American woman abducted as a child by her own mother

Michelle Marie Newton (born October 5, 1979) is an American woman who was abducted as a child by her own mother, with both having been missing for 42 years. Her mother, Debra Newton, was arrested by authorities on November 24, 2025, in Marion County, Florida, following a Crime Stoppers tip. Michelle, who by that time had been located by law enforcement authorities, was then notified of her actual identity and has since been reunited with her father, Joseph Newton.

==Abduction and search==
Newton was born on October 5, 1979, to Joseph and Debra Newton in Louisville, Kentucky. In the spring of 1983, when Newton was aged 3, Debra told Joseph that she wanted to relocate to Georgia under the pretext of "having found work" there. Joseph agreed to relocate there, but on April 2, 1983, Debra left for Georgia with Newton under the pretext of "preparing the family home" there. When Joseph followed them to Georgia several weeks later, they had already vanished, and would remain unable to be located for the next 42 years.

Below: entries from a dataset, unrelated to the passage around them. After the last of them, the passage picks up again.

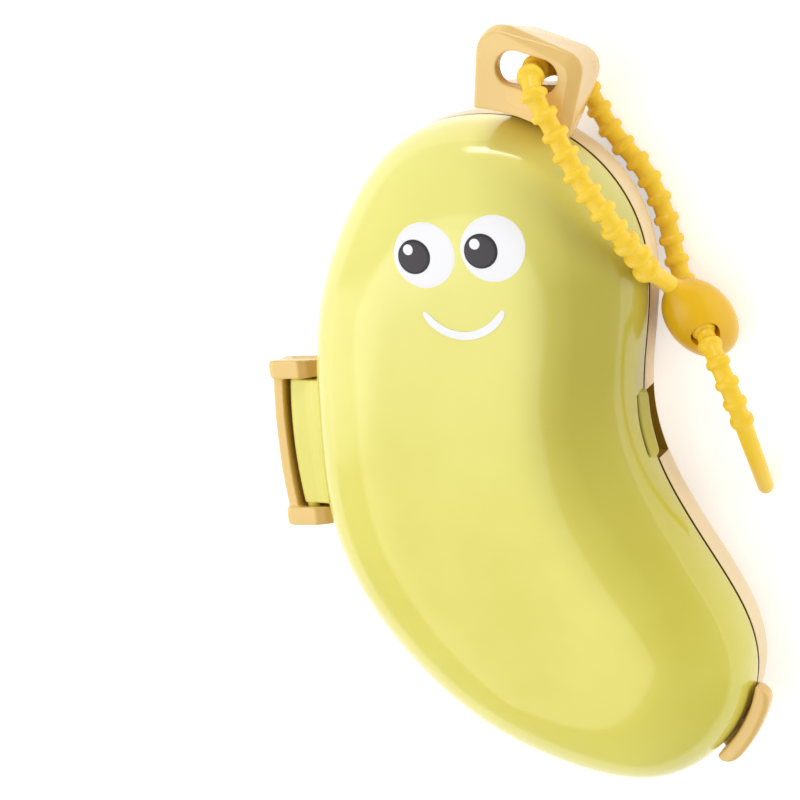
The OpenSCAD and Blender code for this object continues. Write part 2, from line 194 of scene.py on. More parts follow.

# Route of the strap from the bead's neck to its tip, given point by point; it passes back through
# the bead between points HOLE_IN and HOLE_OUT
HOLE_IN = 29
HOLE_OUT = 31
STRAP_ROUTE = np.array([
    [43.6, 28.2, 18.2], [42.9, 30.1, 19.8], [41.5, 33.6, 26.5], [40.4, 39.5, 31.5],
    [38.6, 43.7, 35], [36.7, 48.9, 37.2], [33.7, 53.8, 38], [31.2, 58.1, 37.9],
    [28.9, 62.8, 37.6], [26.8, 67.5, 37.5], [25.1, 71.6, 38], [23.7, 74.9, 38.4],
    [22.4, 78.1, 37.6], [21.4, 80.4, 35.2], [21, 81.3, 31.7], [20.8, 81.4, 26],
    [20.8, 80.9, 20], [21, 79.7, 14.5], [21.7, 77.2, 9.2], [22.9, 73.2, 5.2],
    [24.8, 68, 3.7], [27.2, 62.9, 3.6], [30.2, 58.3, 3.6], [33.6, 53.9, 3.6],
    [36.3, 49.1, 3.6], [38.3, 43.9, 3.6], [39.5, 38.9, 3.6], [40.2, 34, 3.6],
    [41.4, 29, 4.4], [43.2, 24.4, 5.9], [46.8, 19.8, 11], [51.1, 14.4, 17.1],
    [53.4, 11.6, 19.9], [55.1, 7.9, 20.9], [56.5, 3.9, 20.9], [57.4, -0.1, 20.1],
    [58, -4, 18.7], [58.3, -7.8, 16.8], [58.4, -11.3, 14.6], [58.3, -14.7, 12],
    [58.1, -17.9, 9.2], [57.7, -21, 6.2], [57.2, -24, 2.9], [56.9, -25.9, 0.8]])

# Directions that no strap point and no cylinder runs along, to turn their rings by
STRAP_SIDE = (0.92, 0.39, 0)
CYLINDER_SIDE = (0.3, 0.5, 0.81)

# Print on the lid: plain round eyes and a smile line, centres along X and Y
EYE_RADIUS = 7.65
PUPIL_RADIUS = 3.7
PUPIL_LINE_INSIDE = 0.1
PUPIL_LINE_OUTSIDE = 0.3
GLINT_RADIUS = 1.25
GLINT_OFFSET = (-1.3, 1.7)
PRINT_LIFT = 0.1
FILM_EDGE = 0.12
DISC_HOLE = 0.01
SMILE_CENTRE = (1.2, 33.5)
SMILE_RADIUS = 11.0
SMILE_STROKE = 0.95
SMILE_HALF_ANGLE = 62
SMILE_TAPER = 8

# Centre of each eye, and how far aside its pupil sits
EYES = {"left": ((-7.1, 41.4), (-2.4, -0.3)), "right": ((9.6, 42.5), (-2.7, -0.4))}

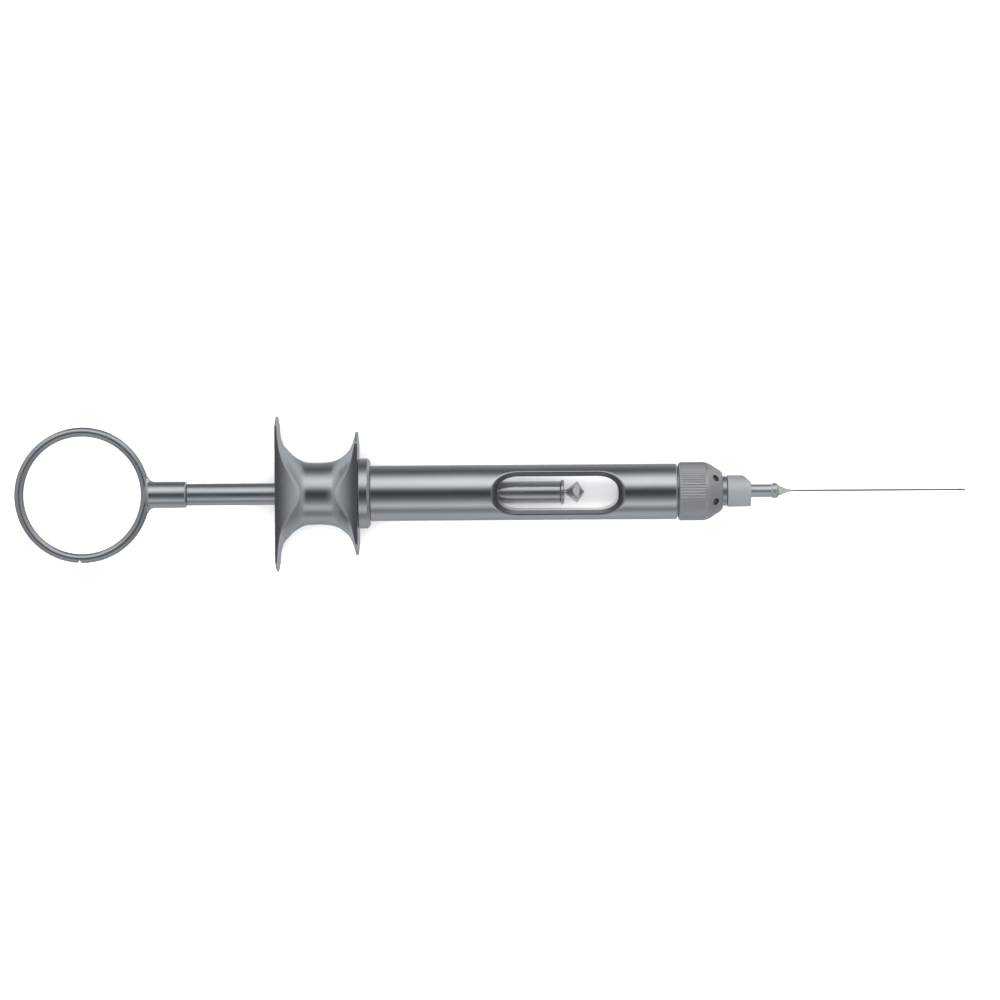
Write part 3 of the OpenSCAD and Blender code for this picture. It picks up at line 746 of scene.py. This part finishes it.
def build_cap():
    """Union cap: straight knurl, rounded shoulder with six drilled holes, inner thread."""
    a0, k1, a1 = 80.35, 85.8, 89.1
    cr, nr = 5.85, 3.65
    crest, groove, nk, per = cr - 0.015, 0.11, 64, 9
    cols = nk * per
    turn = math.radians(3)                       # the sectors' borders, half way between the holes
    shoulder = spline([(k1 + 0.1, cr - 0.12), (k1 + 0.85, cr - 0.45), (a1 - 1.25, cr - 1.2), (a1 - 0.5, nr + 0.5),
                       (a1, nr)], 10)
    s0 = [(a0, 5.3), (a0, cr - 0.3, 0.05), (a0 + 0.16, cr - 0.13, 0.05)]
    body = rounded(s0 + [(a0 + 0.24, cr - 0.12)], closed=False)
    knurl = [(a0 + 0.25, cr - 0.12), (a0 + 0.33, cr - 0.03), (a0 + 0.42, crest)]
    knurl += [(a0 + 0.42 + (k1 - 0.26 - a0 - 0.42) * i / 12, crest) for i in range(1, 13)]
    knurl += [(k1 - 0.18, cr - 0.03), (k1 - 0.13, cr - 0.12), (k1 - 0.02, cr - 0.14), (k1 + 0.1, cr - 0.12)]

    def cut(a, t, r):
        if r < cr - 0.08 or a < a0 + 0.3 or a > k1 - 0.14:
            return 0.0
        u = ((t - turn) * nk / TAU) % 1.0
        return -groove * max(0.0, 1 - abs(u - 0.5) * 2 / 0.72)

    sh = Shell()
    lathe(body[:-1] + knurl, cols, closed=False, cut=cut, sh=sh, phase=turn)
    # shoulder in six sectors, each round one hole
    nsec, nrow = cols // 6, 40
    arc = np.array(shoulder)
    seg = np.concatenate([[0], np.cumsum(np.linalg.norm(np.diff(arc, axis=0), axis=1))])
    total = seg[-1]

    def at(s):
        return np.interp(s, seg, arc[:, 0]), np.interp(s, seg, arc[:, 1])

    hole_r = 0.7
    n_out = 2 * (nsec + nrow)

    def point(s, t):
        a, r = at(s)
        return np.array([a, r * math.sin(t), r * math.cos(t)])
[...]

A nationwide search ensued, and a Jefferson County court issued a custodial interference indictment warrant against Debra. Joseph's last communication with Debra was between 1984 and 1985, after which her trail went cold. The search continued until 2000, when the court dismissed the case after prosecutors were unable to reach Joseph. For a time, Debra was on the Federal Bureau of Investigation's Top 8 Most Wanted List for parental kidnapping fugitives. In 2005, Newton – who would have been in her 20s by that time – was removed from the National Center for Missing & Exploited Children (NCMEC)'s database and Debra's warrant for custodial interference was recalled due to "inaccurate information".

==Discovery and rescue==
In 2016, the case was reopened after a family member asked authorities to re-examine the case, and Debra was re-indicted on custodial interference charges. However, authorities still had no leads on the case. In 2024, the NCMEC released an age-progressed image of Newton, then aged 45, in hopes of getting leads in the case. In 2025, a Crime Stoppers tip led authorities to information regarding a woman living in Florida named "Sharon Nealy" who might be Debra. A US Marshals Task Force detective compared a recent photo of the woman to a 1983 image of Debra, and a Jefferson County detective "confirmed the resemblance". Authorities also collected DNA from Debra's sister in Louisville, and it showed a 99.9% match to the woman in Florida, who is, in fact, Debra – and had been living in Florida under a different name.

On November 24, 2025, authorities arrested Debra at the driveway of her home in The Villages, a retirement community in Marion County where she had been living with her unsuspecting husband. Bodycam footage from the arrest showed a friend of Debra joking, "They're coming for you, Sharon!" Debra laughed it off and told her friend that they're after Debra's husband, Reggie, but one of the deputies plainly stated that they were, in fact, "here for you, ma'am."

==Aftermath==
Newton has since been reunited with her father, Joseph, in Louisville on Thanksgiving 2025. Meanwhile, Debra appeared in person for her indictment and arraignment at a Jefferson County court. Both Newton and her father were present. She was released on a bond posted by a relative. She pled guilty, was sentenced to 12 months, but the 12 months were deferred pending good behavior.